1. In a Dutch oven over medium heat, cook and stir the chicken, peppers and onions in oil until veggies are crisp-tender. Stir in water, corn, rice, enchilada sauce, and chilies. Bring to boil, reduce heat and simmer for 35-40 minutes (or until rice is tender.)
2. Remove from heat. Stir in cheese and sour cream until cheese is melted.

Notes: This makes a lot of soup! I froze half and it re-warmed fine. We like to eat it with tortilla chips.

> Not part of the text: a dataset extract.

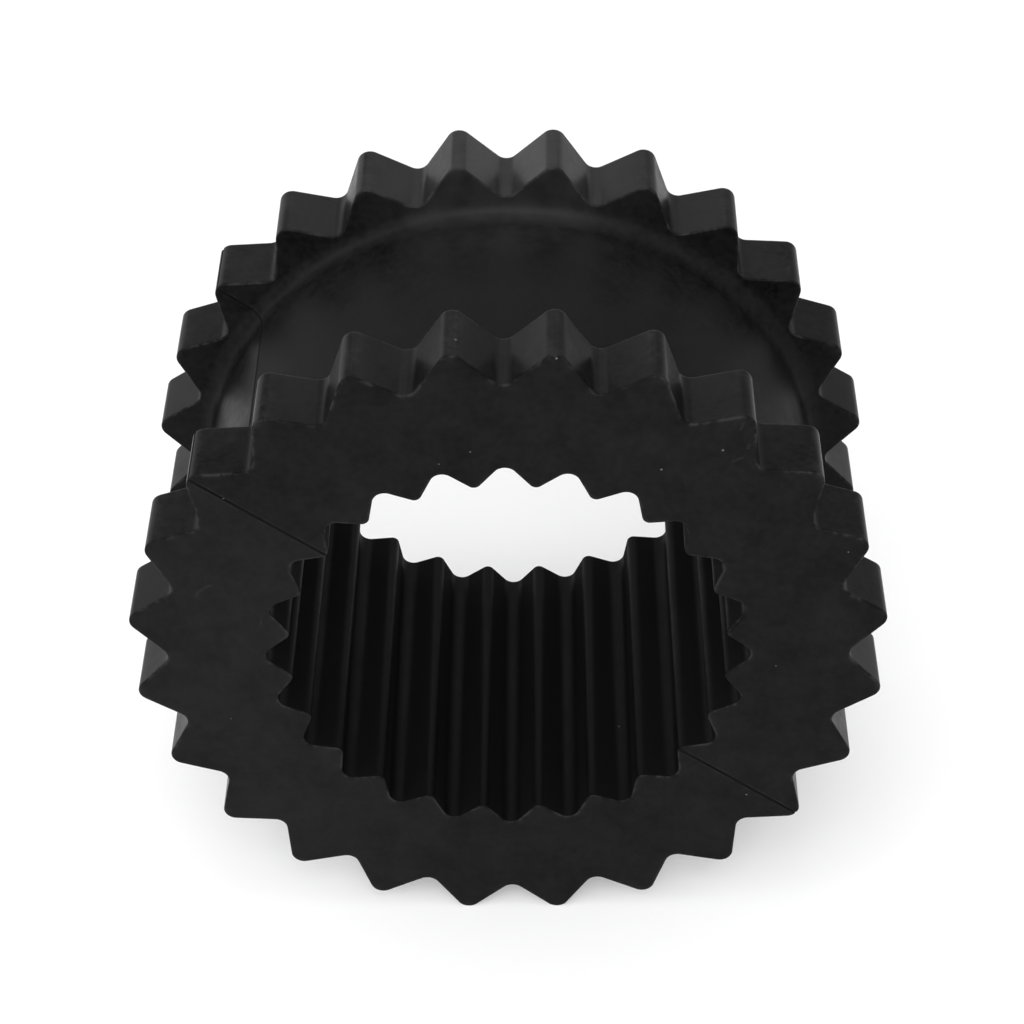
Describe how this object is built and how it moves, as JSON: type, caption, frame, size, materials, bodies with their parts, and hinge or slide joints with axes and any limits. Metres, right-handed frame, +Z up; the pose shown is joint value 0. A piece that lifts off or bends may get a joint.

This can be vegetarian - just omit the chicken or use the fake meat products.

Recipe Origination: "Better Homes and Gardens"

Thursday, January 20, 2011

Parmesan Crusted Chicken Strips

Parmesan Crusted Chicken Strips

2 boneless skinless chicken breasts, trimmed and cut into 1" strips
1 egg, beaten
1/2 cup parmesan cheese shavings
1/2 tbsp olive oil
1/2 tsp garlic powder
1/2 cup marinara sauce
1/2 cup Italian cheese blend
Salt and pepper to taste

1. Pre-heat oven to 375 degrees.
2. Dip each chicken strip in the egg, then dip on parmesan cheese shavings.
3. Place oil in cast iron skillet and heat to medium.
4. Place chicken strips in skillet and let cook 3-4 minutes, flipping halfway through.
5. Sprinkle with garlic powder, then cover evenly with marinara and Italian cheese blend.
6. Put skillet in oven, uncovered, and cook for 10 minutes (or until no longer pink in the center).

Notes: You don't have to use a cast iron skillet, but then you have to dirty up two dishes. This recipe serves 2 but can easily be halved or doubled depending on what how many people you're looking to feed. The strips would be a great salad topping if you omit the marinara and Italian cheese.

Recipe Origination: The parmesan shavings grabbed my attention at the store a few weekends ago and this is what I came up with to use them.